Below is a listing; reproduce each line of it exactly.

- Data provided:
--- --- ---
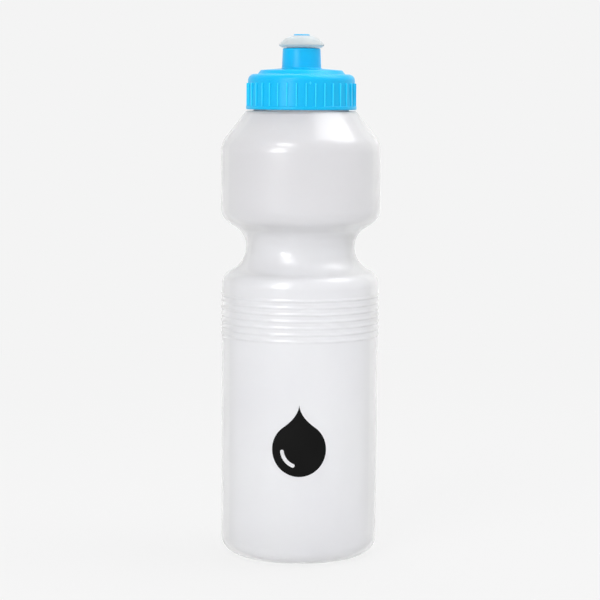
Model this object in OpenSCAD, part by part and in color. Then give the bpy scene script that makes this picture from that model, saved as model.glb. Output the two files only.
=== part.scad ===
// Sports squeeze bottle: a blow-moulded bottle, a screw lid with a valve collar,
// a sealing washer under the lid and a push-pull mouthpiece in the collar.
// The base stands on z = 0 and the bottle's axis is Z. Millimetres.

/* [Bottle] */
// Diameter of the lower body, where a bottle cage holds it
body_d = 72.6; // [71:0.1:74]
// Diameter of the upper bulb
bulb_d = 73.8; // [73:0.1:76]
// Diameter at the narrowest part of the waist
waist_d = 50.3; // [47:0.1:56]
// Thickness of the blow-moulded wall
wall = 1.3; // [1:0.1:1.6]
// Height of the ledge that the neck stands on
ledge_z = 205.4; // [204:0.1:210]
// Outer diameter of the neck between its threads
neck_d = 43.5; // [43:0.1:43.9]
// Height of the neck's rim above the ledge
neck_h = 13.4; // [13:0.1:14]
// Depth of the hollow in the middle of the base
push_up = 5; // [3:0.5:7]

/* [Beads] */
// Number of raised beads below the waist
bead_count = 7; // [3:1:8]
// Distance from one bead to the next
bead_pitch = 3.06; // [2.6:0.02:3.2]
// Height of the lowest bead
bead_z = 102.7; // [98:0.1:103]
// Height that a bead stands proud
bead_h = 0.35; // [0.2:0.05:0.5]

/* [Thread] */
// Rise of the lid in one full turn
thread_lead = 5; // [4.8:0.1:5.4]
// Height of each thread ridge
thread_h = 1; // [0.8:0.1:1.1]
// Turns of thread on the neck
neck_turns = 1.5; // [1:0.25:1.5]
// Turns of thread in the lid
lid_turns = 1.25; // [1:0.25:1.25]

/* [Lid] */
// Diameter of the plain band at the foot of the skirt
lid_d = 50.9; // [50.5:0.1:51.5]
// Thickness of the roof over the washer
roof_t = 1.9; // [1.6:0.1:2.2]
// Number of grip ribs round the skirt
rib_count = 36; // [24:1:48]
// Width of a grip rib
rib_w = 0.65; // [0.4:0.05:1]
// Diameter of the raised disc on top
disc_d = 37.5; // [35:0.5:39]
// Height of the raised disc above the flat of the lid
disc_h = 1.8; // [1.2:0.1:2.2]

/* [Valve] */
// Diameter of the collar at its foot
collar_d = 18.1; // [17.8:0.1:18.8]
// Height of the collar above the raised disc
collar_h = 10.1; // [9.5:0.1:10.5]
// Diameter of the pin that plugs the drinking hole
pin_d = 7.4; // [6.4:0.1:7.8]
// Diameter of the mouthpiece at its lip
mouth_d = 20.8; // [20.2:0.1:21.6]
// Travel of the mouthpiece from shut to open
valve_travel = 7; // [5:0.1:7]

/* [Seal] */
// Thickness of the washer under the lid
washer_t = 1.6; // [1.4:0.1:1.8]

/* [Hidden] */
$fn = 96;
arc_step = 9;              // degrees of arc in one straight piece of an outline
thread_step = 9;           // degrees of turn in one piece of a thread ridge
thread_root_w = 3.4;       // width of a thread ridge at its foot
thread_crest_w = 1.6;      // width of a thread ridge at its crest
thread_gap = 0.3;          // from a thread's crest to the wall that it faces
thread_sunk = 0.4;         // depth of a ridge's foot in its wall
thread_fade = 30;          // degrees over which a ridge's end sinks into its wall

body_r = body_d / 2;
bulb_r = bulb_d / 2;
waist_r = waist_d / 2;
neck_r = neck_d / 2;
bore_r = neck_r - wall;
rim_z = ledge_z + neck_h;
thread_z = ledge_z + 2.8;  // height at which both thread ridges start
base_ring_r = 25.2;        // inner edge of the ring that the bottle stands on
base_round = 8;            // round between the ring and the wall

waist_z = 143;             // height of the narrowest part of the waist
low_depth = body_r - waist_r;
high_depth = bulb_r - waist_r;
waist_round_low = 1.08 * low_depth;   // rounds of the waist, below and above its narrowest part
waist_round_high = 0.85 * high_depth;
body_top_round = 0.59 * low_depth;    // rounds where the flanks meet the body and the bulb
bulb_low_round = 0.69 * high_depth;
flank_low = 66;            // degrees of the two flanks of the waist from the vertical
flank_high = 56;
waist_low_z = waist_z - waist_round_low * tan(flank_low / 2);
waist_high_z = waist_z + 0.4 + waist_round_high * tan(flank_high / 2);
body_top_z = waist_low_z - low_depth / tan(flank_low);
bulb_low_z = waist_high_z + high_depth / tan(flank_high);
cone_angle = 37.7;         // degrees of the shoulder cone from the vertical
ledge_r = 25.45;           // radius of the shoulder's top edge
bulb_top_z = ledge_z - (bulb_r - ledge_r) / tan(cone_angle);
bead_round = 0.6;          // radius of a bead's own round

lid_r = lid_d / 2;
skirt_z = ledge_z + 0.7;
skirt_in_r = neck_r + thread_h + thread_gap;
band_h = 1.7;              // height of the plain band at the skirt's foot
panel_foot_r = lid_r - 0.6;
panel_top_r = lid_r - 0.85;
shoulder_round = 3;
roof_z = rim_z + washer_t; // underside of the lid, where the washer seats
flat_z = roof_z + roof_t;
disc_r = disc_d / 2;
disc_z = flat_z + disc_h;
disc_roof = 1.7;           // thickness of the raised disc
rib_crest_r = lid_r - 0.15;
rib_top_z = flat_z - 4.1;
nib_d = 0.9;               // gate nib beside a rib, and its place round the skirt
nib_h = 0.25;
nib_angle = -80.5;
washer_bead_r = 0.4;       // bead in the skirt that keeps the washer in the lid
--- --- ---
- Solution to this problem:
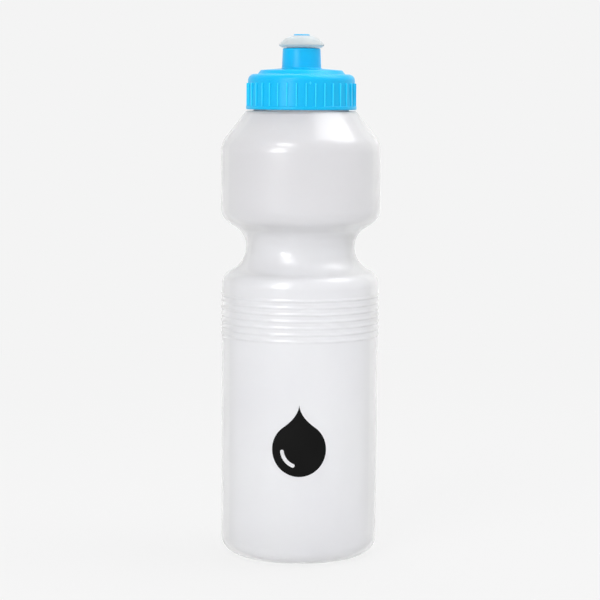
Model this object in OpenSCAD, part by part and in color. Then give the bpy scene script that makes this picture from that model, saved as model.glb. Output the two files only.
=== part.scad ===
// Sports squeeze bottle: a blow-moulded bottle, a screw lid with a valve collar,
// a sealing washer under the lid and a push-pull mouthpiece in the collar.
// The base stands on z = 0 and the bottle's axis is Z. Millimetres.

/* [Bottle] */
// Diameter of the lower body, where a bottle cage holds it
body_d = 72.6; // [71:0.1:74]
// Diameter of the upper bulb
bulb_d = 73.8; // [73:0.1:76]
// Diameter at the narrowest part of the waist
waist_d = 50.3; // [47:0.1:56]
// Thickness of the blow-moulded wall
wall = 1.3; // [1:0.1:1.6]
// Height of the ledge that the neck stands on
ledge_z = 205.4; // [204:0.1:210]
// Outer diameter of the neck between its threads
neck_d = 43.5; // [43:0.1:43.9]
// Height of the neck's rim above the ledge
neck_h = 13.4; // [13:0.1:14]
// Depth of the hollow in the middle of the base
push_up = 5; // [3:0.5:7]

/* [Beads] */
// Number of raised beads below the waist
bead_count = 7; // [3:1:8]
// Distance from one bead to the next
bead_pitch = 3.06; // [2.6:0.02:3.2]
// Height of the lowest bead
bead_z = 102.7; // [98:0.1:103]
// Height that a bead stands proud
bead_h = 0.35; // [0.2:0.05:0.5]

/* [Thread] */
// Rise of the lid in one full turn
thread_lead = 5; // [4.8:0.1:5.4]
// Height of each thread ridge
thread_h = 1; // [0.8:0.1:1.1]
// Turns of thread on the neck
neck_turns = 1.5; // [1:0.25:1.5]
// Turns of thread in the lid
lid_turns = 1.25; // [1:0.25:1.25]

/* [Lid] */
// Diameter of the plain band at the foot of the skirt
lid_d = 50.9; // [50.5:0.1:51.5]
// Thickness of the roof over the washer
roof_t = 1.9; // [1.6:0.1:2.2]
// Number of grip ribs round the skirt
rib_count = 36; // [24:1:48]
// Width of a grip rib
rib_w = 0.65; // [0.4:0.05:1]
// Diameter of the raised disc on top
disc_d = 37.5; // [35:0.5:39]
// Height of the raised disc above the flat of the lid
disc_h = 1.8; // [1.2:0.1:2.2]

/* [Valve] */
// Diameter of the collar at its foot
collar_d = 18.1; // [17.8:0.1:18.8]
// Height of the collar above the raised disc
collar_h = 10.1; // [9.5:0.1:10.5]
// Diameter of the pin that plugs the drinking hole
pin_d = 7.4; // [6.4:0.1:7.8]
// Diameter of the mouthpiece at its lip
mouth_d = 20.8; // [20.2:0.1:21.6]
// Travel of the mouthpiece from shut to open
valve_travel = 7; // [5:0.1:7]

/* [Seal] */
// Thickness of the washer under the lid
washer_t = 1.6; // [1.4:0.1:1.8]

/* [Hidden] */
$fn = 96;
arc_step = 9;              // degrees of arc in one straight piece of an outline
thread_step = 9;           // degrees of turn in one piece of a thread ridge
thread_root_w = 3.4;       // width of a thread ridge at its foot
thread_crest_w = 1.6;      // width of a thread ridge at its crest
thread_gap = 0.3;          // from a thread's crest to the wall that it faces
thread_sunk = 0.4;         // depth of a ridge's foot in its wall
thread_fade = 30;          // degrees over which a ridge's end sinks into its wall

body_r = body_d / 2;
bulb_r = bulb_d / 2;
waist_r = waist_d / 2;
neck_r = neck_d / 2;
bore_r = neck_r - wall;
rim_z = ledge_z + neck_h;
thread_z = ledge_z + 2.8;  // height at which both thread ridges start
base_ring_r = 25.2;        // inner edge of the ring that the bottle stands on
base_round = 8;            // round between the ring and the wall

waist_z = 143;             // height of the narrowest part of the waist
low_depth = body_r - waist_r;
high_depth = bulb_r - waist_r;
waist_round_low = 1.08 * low_depth;   // rounds of the waist, below and above its narrowest part
waist_round_high = 0.85 * high_depth;
body_top_round = 0.59 * low_depth;    // rounds where the flanks meet the body and the bulb
bulb_low_round = 0.69 * high_depth;
flank_low = 66;            // degrees of the two flanks of the waist from the vertical
flank_high = 56;
waist_low_z = waist_z - waist_round_low * tan(flank_low / 2);
waist_high_z = waist_z + 0.4 + waist_round_high * tan(flank_high / 2);
body_top_z = waist_low_z - low_depth / tan(flank_low);
bulb_low_z = waist_high_z + high_depth / tan(flank_high);
cone_angle = 37.7;         // degrees of the shoulder cone from the vertical
ledge_r = 25.45;           // radius of the shoulder's top edge
bulb_top_z = ledge_z - (bulb_r - ledge_r) / tan(cone_angle);
bead_round = 0.6;          // radius of a bead's own round

lid_r = lid_d / 2;
skirt_z = ledge_z + 0.7;
skirt_in_r = neck_r + thread_h + thread_gap;
band_h = 1.7;              // height of the plain band at the skirt's foot
panel_foot_r = lid_r - 0.6;
panel_top_r = lid_r - 0.85;
shoulder_round = 3;
roof_z = rim_z + washer_t; // underside of the lid, where the washer seats
flat_z = roof_z + roof_t;
disc_r = disc_d / 2;
disc_z = flat_z + disc_h;
disc_roof = 1.7;           // thickness of the raised disc
rib_crest_r = lid_r - 0.15;
rib_top_z = flat_z - 4.1;
nib_d = 0.9;               // gate nib beside a rib, and its place round the skirt
nib_h = 0.25;
nib_angle = -80.5;
washer_bead_r = 0.4;       // bead in the skirt that keeps the washer in the lid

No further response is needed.